Disabling GraphQL Introspection Query
The assessment outlined a few recommendations against common GraphQL attacks, one of which was the disabling of the introspection query in production. Introspection can provide access into the whole structure of a GraphQL schema (types, queries, mutations, deprecated fields) which is useful during development, but can provide a lot of knowledge to bad actors looking to exploit the API. Based on the recommendation, we turned off introspection in production.
Preventing Denial of Service GraphQL Attacks
Due to the structure of GraphQL APIs, it is sometimes not possible to avoid circular relationships between the models. As a result, bad actors can create requests containing circular queries, causing nested fields to be resolved recursively:
Without proper handling, this can cause the server to grind to a halt trying to process these kinds of requests. The recommendation from the audit was to limit the depth of valid queries, such that no requests past a certain level of nesting can be resolved.

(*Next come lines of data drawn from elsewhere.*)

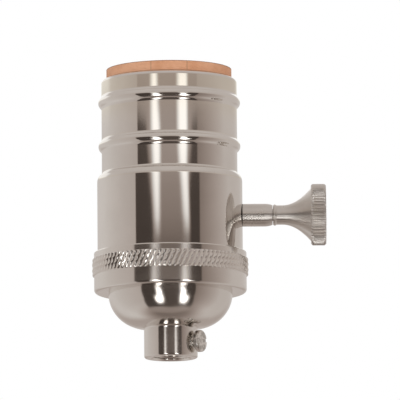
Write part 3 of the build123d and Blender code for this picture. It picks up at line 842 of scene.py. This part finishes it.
def slotted_set_screw(tree, metal):
    """Round-head screw, slotted, with its thread and a cup at its tip."""
    back, face = screw_head_back, screw_head_back + screw_head_height
    edge = screw_head_radius - screw_head_round
    crown_low = face - screw_head_round - screw_head_crown
    tip = screw_tip + screw_tip_chamfer
    outline = [
        (0.0, screw_tip + screw_cup_depth), (screw_core_radius * 0.6, screw_tip),
        (screw_core_radius, tip), (screw_core_radius, back),
        (screw_head_radius - screw_head_chamfer, back),
        (screw_head_radius, back + screw_head_chamfer),
    ]
    outline += arc((edge, crown_low), screw_head_round, 0, 78)
    outline += [(edge * 0.7, face - screw_head_crown / 4), (edge * 0.35, face), (0.0, face)]
    slot = bmesh.new()
    bmesh.ops.create_cube(slot, size=1.0)
    slot_size = screw_slot_width, 3 * screw_head_radius, 2 * screw_slot_depth, 1.0
    slot.transform(Matrix.Diagonal(slot_size))
    slot.transform(Matrix.Rotation(radians(screw_turned), 4, "Z"))
    slot.transform(Matrix.Translation((0.0, 0.0, face)))
    screw = cut(turned(outline, 96), slot)
    thread = rolled_band(
        tree, metal, steps_round=48, steps_up=80, low=tip, high=back - 2 * screw_head_chamfer,
        floor_radius=screw_core_radius, back_radius=screw_core_radius * 0.9,
        depth=screw_thread_depth, turns=(back - screw_tip) / screw_pitch,
        steepness=thread_steepness, fade=screw_thread_fade,
    )
    for part in (screw, thread):
        part.transform(screw_axis())
    piece("slotted_set_screw", [screw, thread], [metal, metal], "clamping", "set_screw")


def knob_axis():
    """Turn that lays a shape made on Z along the knob's axis, from the knob's own start."""
    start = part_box("knob")[0][0], 0.0, middle_level("knob")
    return Matrix.Translation(start) @ Matrix.Rotation(pi / 2, 4, "Y")


def fluted_knob(tree, metal, flute_metal):
    """Turned knob: collar, slim neck, trumpet flare and a straight-fluted head."""
    low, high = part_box("knob")
    length = high[0] - low[0]
    head_radius = (high[2] - low[2]) / 2
    head_back = knob_flare_start + knob_flare_length
    outline = [(knob_stub_radius, 0.0)]
    for step in range(9):
        bulge = knob_collar_bulge * sin(pi * step / 8)
        outline.append((knob_neck_radius + bulge, knob_collar_width * step / 8))
    spread = knob_flare_radius - knob_neck_radius
    for step in range(21):
        share = step / 20
        radius = knob_neck_radius + spread * share**knob_flare_bend
        outline.append((radius, knob_flare_start + knob_flare_length * share))
    outline += [(knob_core_radius, head_back), (knob_core_radius, length), (0.0, length)]
    outline += [(0.0, knob_stub_depth), (knob_stub_radius, knob_stub_depth)]
    body = turned(outline, 180)
    flutes = rolled_band(
        tree, flute_metal, steps_round=12 * flute_count, steps_up=24, low=head_back, high=length,
        floor_radius=head_radius - flute_depth - flute_inset, back_radius=knob_core_radius,
        starts=float(flute_count), depth=flute_depth, steepness=flute_steepness, fade=flute_fade,
    )
    for part in (body, flutes):
        part.transform(knob_axis())
    piece("fluted_knob", [body, flutes], [metal, flute_metal], "turning", "knob")


def give(material, *names):
    """Puts a material on CAD nodes."""
    for name in names:
        node = nodes[name]
        if not node.material_slots:
            node.data.materials.append(None)
        for slot in node.material_slots:
            slot.material = material


def dress_cad_pieces():
    """Finish of the pieces that keep the solids' own meshes."""
    shell_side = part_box("outer_shell")[1][0]
    # Painted shade on the stem up to the shell's side, where it runs into its hole
    stem_nickel = nickel("stem_nickel", 0.3, line_axis="X", turned=1.0, painted_shade_until=shell_side)
    give(stem_nickel, "knob_stem")
    give(nickel("screw_nickel", 0.16), "neutral_terminal_screw")
    give(fibre(), "insulating_liner", "cap_liner", "shell_washer")
    give(phenolic(), "switch_body_lower", "switch_body_upper", "switch_rotor")
    give(
        brass(), "screw_shell", "body_rivets", "shell_rivets", "centre_contact", "line_terminal",
        "neutral_terminal", "line_terminal_screw", "line_blade", "centre_blade", "shaft_bushing",
        "bridge_contact",
    )
    give(steel(), "switch_shaft", "shaft_clip", "detent_spring")


def make_nickel_pieces():
    """Plated pieces, built over their solids with the real ones' rounds, threads and patterns."""
    tree = rolled_band_tree()
    beaded_shell(nickel("drawn_nickel"))
    turned_metal = nickel("turned_nickel", 0.14, turned=0.8)
    # The knurl's colour is painted brighter, as painted light
    knurl_metal = nickel("knurled_nickel", 0.2, painted_light_share=0.9)
    knurled_cap(tree, turned_metal, knurl_metal)
    slotted_set_screw(tree, nickel("set_screw_nickel", 0.24, worn=0.5))
    knob_metal = nickel("knob_nickel", 0.32, line_axis="X", turned=1.0)
    fluted_knob(tree, knob_metal, nickel("fluted_nickel", 0.26))


bpy.context.scene.view_settings.view_transform = "Standard"
place_camera()
white_world()
light_tent()
pale_floor()
for name, (place, watts) in soft_lamps.items():
    soft_lamp(name, place, watts)
dress_cad_pieces()
make_nickel_pieces()
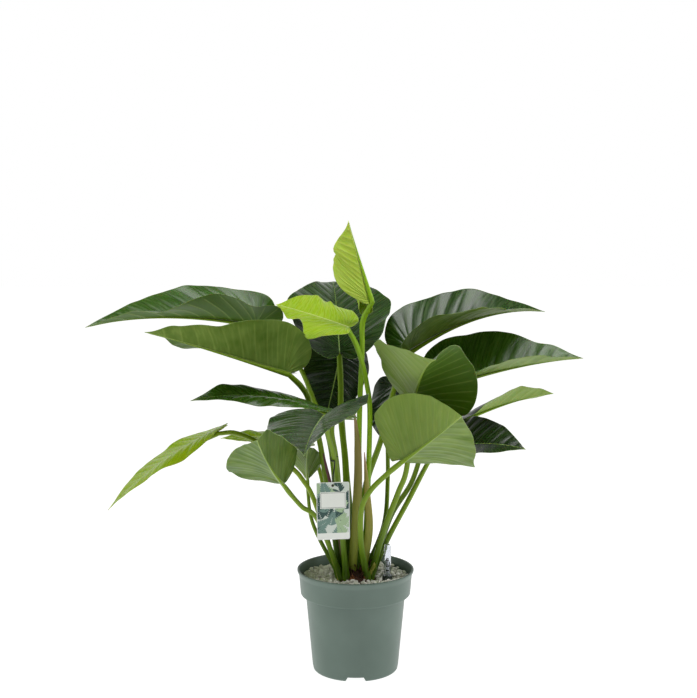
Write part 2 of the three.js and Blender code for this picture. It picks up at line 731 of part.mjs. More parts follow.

In addition, there is a threat of field duplication attacks in GraphQL APIs: an attacker tries to overload the API by excessively requesting fields many times over in a single query. Even though standard GraphQL implementations end up correctly calling the underlying resolver (handler) only once per field, the GraphQL parser needs to do a lot of work to actually process the request, potentially leading to a denial of service (DoS).

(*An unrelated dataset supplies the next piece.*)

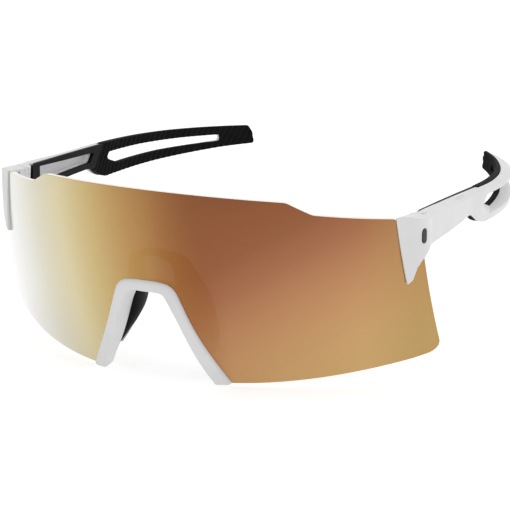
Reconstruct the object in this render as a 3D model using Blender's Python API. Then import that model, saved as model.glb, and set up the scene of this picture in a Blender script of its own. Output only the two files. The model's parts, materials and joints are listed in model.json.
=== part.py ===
"""Wraparound sport sunglasses: a one-piece shield lens, a bridge rim that carries the nose
pad, two lugs that hold the lens by its ends, and two folding temples with rubber grips.

Lengths are in millimetres until they are placed, and MM turns them into metres. The datum of
the drawing is the front of the lens on its centre line. +X points to the wearer's left,
+Y back along the temples and +Z up. The left side is drawn, and the right side mirrors it.
"""

import math

import bmesh
import bpy
from mathutils import Vector

MM = 0.001
CENTRE = Vector((0.0, 75.05, -3.63))  # centre of the whole object's box, the world origin
GAP = 0.3  # clearance between pieces that touch

# Shield lens: a surface w(u, v) swept back from the datum and leaned forward at the top.
LENS_THICKNESS = 2.0
LENS_RADIUS = 72.6
LENS_HALF_CHORD = 70.0
LENS_END_SWEEP = 4.25
LENS_FACE_SWEEP = 2.4
LENS_FACE_REACH = 25.0
LENS_TILT = math.radians(4.9)
LENS_EDGE_TAPER = 0.076  # the side edges lean out by this much per unit of depth

# Nose rim: how far it stands in front of and behind the lens, and how deep its groove is.
RIM_FRONT = 1.3
RIM_BACK_TOP = 6.0
RIM_BACK_END = 3.0
RIM_GROOVE = 0.45
RIM_BITE = 0.36

# Hinges: a pivot inside each lug, its axis leaning in at the top.
PIVOT = Vector((65.6, 41.6, 11.8))
PIVOT_LEAN = math.radians(4.0)
BARREL_RADIUS = 1.9
TONGUE_HALF = 1.7
SCREW_RADIUS = 0.65
SCREW_HEAD_RADIUS = 1.1
INSERT_RADIUS = 1.15

# Temples: straight back from the hinge, then a tight arc and a looser one round the head.
TEMPLE_X = 66.4
BEND_START = 84.0
BEND_EASE = 120.0
BEND_TIGHT = 97.5
BEND_LOOSE = 129.0
BOW = 0.7  # how far the arc stands out beyond those two radii
SHELL_OUT = 3.1
SHELL_IN = -1.1
RECESS_OUT = 0.75
LINER_IN = -2.4
INNER_WALL = 63.6
SKIN_X = 67.8
SEAM_Y = 43.4

FINISHES = {
    "white_plastic": ((0.80, 0.80, 0.81), 0.35, 0.0),
    "black_rubber": ((0.018, 0.018, 0.019), 0.75, 0.0),
    "black_plastic": ((0.02, 0.02, 0.02), 0.45, 0.0),
    "gold_mirror": ((0.72, 0.42, 0.16), 0.08, 0.9),
    "steel": ((0.55, 0.55, 0.56), 0.3, 1.0),
    "brass": ((0.75, 0.55, 0.25), 0.35, 1.0),
}


# ---------------------------------------------------------------- places


def clamp(value):
    return min(max(value, 0.0), 1.0)


def ease(value):
    part = clamp(value)
    return part * part * (3 - 2 * part)


def lens_front(u, v):
    """Point of the lens's front surface, u along the chord and v up its face."""
    sweep = u * u / (2 * LENS_RADIUS) + LENS_END_SWEEP * (u / LENS_HALF_CHORD) ** 4
    sweep += LENS_FACE_SWEEP * (v / LENS_FACE_REACH) ** 2
    back = sweep * math.cos(LENS_TILT) - v * math.sin(LENS_TILT)
    return Vector((u, back, v * math.cos(LENS_TILT) + sweep * math.sin(LENS_TILT)))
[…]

This can be prevented by limiting queries that go above a certain complexity threshold, or by limiting the number of “tokens” (such as fields) allowed in a request.
We ended up using a library called @escape.tech/graphql-armor
to set different kinds of constraints to protect us from these kinds of attacks.

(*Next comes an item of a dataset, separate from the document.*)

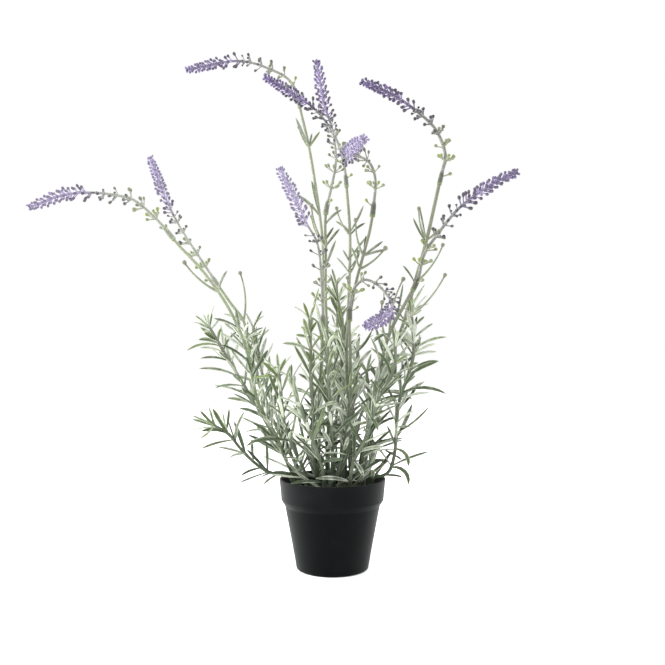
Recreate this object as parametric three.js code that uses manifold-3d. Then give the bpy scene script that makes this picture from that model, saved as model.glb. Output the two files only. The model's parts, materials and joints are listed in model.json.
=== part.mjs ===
// A potted lavender of moulded plastic: a black pot, a dark weighted fill, ten leafy flower
// stems that each carry a push-on flower spike, and leafy shoots without flowers between them.
// Units are millimetres and +Z is up. The origin is the middle of the pot's flat underside,
// +X is to the right and +Y to the back of the plant as it is looked at.

import * as THREE from "three";
import { mergeVertices } from "three/addons/utils/BufferGeometryUtils.js";
import Module from "manifold-3d";

const wasm = await Module();
wasm.setup();

// ---------------------------------------------------------------- driving dimensions

const POT = {
  height: 81,
  rimRadius: 47.7, // outside of the collar, at the top
  collarRadius: 46, // outside of the collar, at its lower edge
  collarFoot: 62.3, // height of the collar's lower edge
  neckRadius: 42.7, // outside of the cone where it meets the collar
  neckHeight: 57,
  baseRadius: 32.5,
  edge: 2.5, // rounding between the wall and the underside
  bevel: 0.8, // on the rim's outer edge
  wall: 1.6,
  floor: 2,
  segments: 28,
};

const FILL = {
  edgeHeight: 67.5, // height of the fill's top against the pot's wall
  crown: 70, // height of its top in the middle
  crownRadius: 28,
};

const GAP = 0.3; // between surfaces that fit into each other

// Stems, sleeves and the rachis inside a flower head are square, as a lavender's stem is.
const CORNERS = 4;
const FACES = [0, 1, 2, 3];
const QUARTER = 360 / CORNERS;

const STEM = {
  foot: 50, // height of the stems' lower ends, inside the fill
  footRadius: 1.7, // from the middle of the stem to its corners
  topRadius: 1.05,
  step: 26, // most that lies between two cross-sections
  smooth: 12, // places worked out along each span of a route
};

const SPIKE = {
  length: 140, // from the sleeve's lower end to the tip
  sleeveRadius: 2.05,
  sleeveLength: 12,
  socketDepth: 6, // how far the stem reaches into the sleeve
  rachisRadius: 1,
  tipRadius: 0.6,
  flowerStart: 82, // where the green buds give way to violet florets
};

const BUD = {
  stalkRadius: 0.55,
  rise: [62, 76], // degrees away from the spike at the stalk's root
  fall: [35, 50], // and at the bud
  root: 1.4, // height of a whorl's roots on the spike
};

// Stalked buds: distance up the spike, how many, length with its stalk, and head radius.
const BUD_WHORLS = [
  { up: 8, count: 1, length: 9.5, head: 1.35 },
  { up: 23, count: 3, length: 11, head: 1.5 },
  { up: 37, count: 2, length: 10.5, head: 1.45 },
  { up: 50, count: 3, length: 10, head: 1.4 },
  { up: 62, count: 2, length: 9.3, head: 1.35 },
  { up: 73, count: 3, length: 8.8, head: 1.3 },
];

const FLORET = {
  whorls: 11,
  lowLength: 8.6,
  topLength: 6,
  headRadius: 1.4,
  topHeadRadius: 1.05,
  lowLean: 64, // degrees away from the rachis at the roots of the lowest florets
  topLean: 46,
  headLean: 35, // degrees away from it at all the heads
};

const LEAF = {
  length: 34,
  tipLength: 23, // length of the youngest leaves
  small: 27, // a leaf shorter than this has one bend
  width: 3.4,
  thickness: 1.1,
  root: 2.2, // height of the leaf's root on the stem
  rise: [36, 60], // degrees away from the stem at the root
  droop: [-24, 50], // degrees that it turns further by its tip
  roll: 45, // most that it rolls about its own length by its tip
  spacing: 19.5, // between one pair of leaves and the next
  firstAbove: 12, // height of the lowest pair above the fill
  belowTuft: 14.6, // between the highest pair and the leaves at a shoot's tip
};

// The leaves round the tip of a shoot.
const TUFT = {
  width: 2.55,
  rise: [20, 34],
  fall: [36, 70],
};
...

Rafiki Admin UI (frontend package)
As part of the Rafiki software stack, we also publish a frontend package. This is a Remix application that enables managing a Rafiki instance using a web-interface. There are few common vulnerabilities that are common across web applications. One of them is clickjacking: a bad actor embeds a legitimate site in an iframe, and then uses several techniques to trick users into entering information meant for the original site in order to gather (or “highjack”) clicks and keystrokes ultimately performing unintended actions on behalf of the user, such as submitting forms, making transactions, or altering account settings. In order to prevent this, the testers recommended adding an X-Frame-Options
header in the responses from the web application. In the X-Frame-Options
header, we now return the value of SAMEORIGIN
, which allows framing only by pages with the same domain as in the response itself, preventing bad actors from framing the Rafiki Admin UI on malicious sites.
Library vulnerabilities
Given we use a lot of different published libraries in Rafiki, we are vulnerable to security exploits found in them, and of course, their dependencies. During the assessment, the testers used the code scanning tool Snyk to find several vulnerable dependencies in the Rafiki repository. Even though we have renovate-bot to automatically open PRs to manage any outdated libraries, it wasn’t directly incorporated into our continuous integration (CI) pipeline. After the assessment, we added a few code scanners into our CI workflow: Trivy and Grype. Both of these tools have large databases of known exploits for libraries (similar to Snyk), and with each commit into a PR, Trivy and Gripe scan the build (and potentially, the to-be-published Docker image) for high-risk vulnerabilities and indicates it in the PR. This allows us to be more proactive in fixing these issues, instead of relying on less regular merges of dependency updates with renovate-bot.
ILP & STREAM
Rafiki runs an ILP connector (using STREAM as the transport protocol) as part of its software. This is how two peered Rafiki instances interact and make payments between one another. One of the questions we wanted to ask the auditors during the assessment was, “if you intercept an ILP packet, could you get any useful information out of it?”. Using the local playground, we worked together with the auditors to capture ILP (STREAM) packets between the ILP connectors of two Rafiki instances. In the local playground, these requests are done over HTTP. Even though in a production environment the connector-to-connector communication would be done over HTTPS, it gave us visibility into what the requests & responses look like over an insecure protocol. The auditors observed that the ILP STREAM packets were properly encrypted in transit:
The STREAM transport protocol relies on exchanging a symmetric secret to encrypt messages out-of-band, i.e., without any cryptographic handshakes. In Rafiki, this is done through the use of Open Payments APIs, meaning that even if a bad actor were to inspect packets from the beginning of a STREAM connection, they wouldn’t be able to gain any information to decrypt the messages. With this knowledge, combined with the actual observation of the STREAM packets, the auditors found that the encryption & secure data handling using the STREAM transport protocol was sound. This answered our question above: no, no useful information would be gained if one were to intercept these packets.
These were some of the findings we had as part of Rafiki’s first security audit. Going forward, we will be doing annual reviews of this nature within Rafiki, as well as the ecosystem as a whole. It is always helpful to get an experienced, outside perspective about how we can continue improving - particularly when it comes to vital aspects of building software, such as security.